Analysis and Performance Enhancement to Achieve Recursive (c, l) Diversity Anonymization in Social Networks
Saptarshi Chakraborty(a),(*), John George Ambooken(a), B. K. Tripathy(a), Swarnalatha Purushotham(a)
Transactions on Data Privacy 8:2 (2015) 173 - 215
Abstract, PDF
(a)
School of Computing Science and Engineering, VIT University, Vellore - 632014,
Tamil Nadu, India.
e-mail:sssaptarshii @gmail.com; jxgamebook @gmail.com; tripathybk @vit.ac.in; pswarnalatha @vit.ac.in
|
Abstract
Protecting the identities of the actors along with their sensitive information has become a matter of concern for the organizations which are publishing huge amounts of data every day for the purpose of research.
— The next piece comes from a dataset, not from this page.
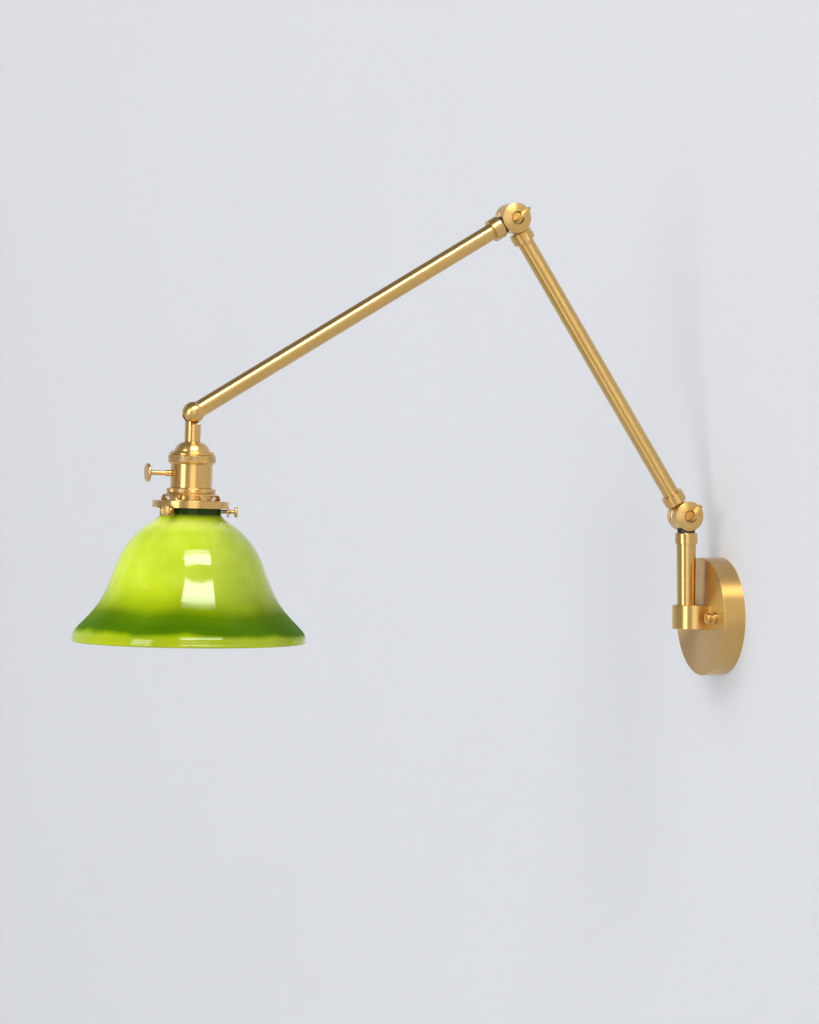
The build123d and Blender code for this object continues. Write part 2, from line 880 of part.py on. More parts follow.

Recent studies have shown that simply removing the sensitive labels associated with the actors do not guarantee their privacy protection. The structural property of the graph associated with the network or the information about the degree of the nodes in it can also be used by an adversary to identify a particular actor. Anonymization algorithms available for social networks are relatively less in number as compared to those for micro-data. The reasons being that the process of anonymizing social networks is much more complex and also as the structural property of the original graph should be taken care and more or less to be retained in the anonymized graph to minimize the loss of information. In recent studies, the original micro-data anonymization concepts of k-anonymity and l-diversity have been extended to the social network environment. The ldiversity model can protect the identity of the users as well as the sensitive labels associated with them. Out of the three different versions of l-diversity available, the recursive (c, l) diversity is much more complex than the mostly handled distinct l-diversity. M.Yuan et al (2013) have developed a recursive (c, l) diversity algorithm using the noise node approach. In this paper, we point out some drawbacks in this algorithm and propose an improved algorithm, which removes these drawbacks and generates the anonymized graph with minimal number of noise nodes. In our approach, we use the noise node addition concept as it retains the structural property of the original graph and also preserves the data utility of the anonymized graph. We have tested our algorithm against several real datasets to justify its efficiency. Also, we have established two theorems in order to establish some characteristics which have been used in support of our claims.
|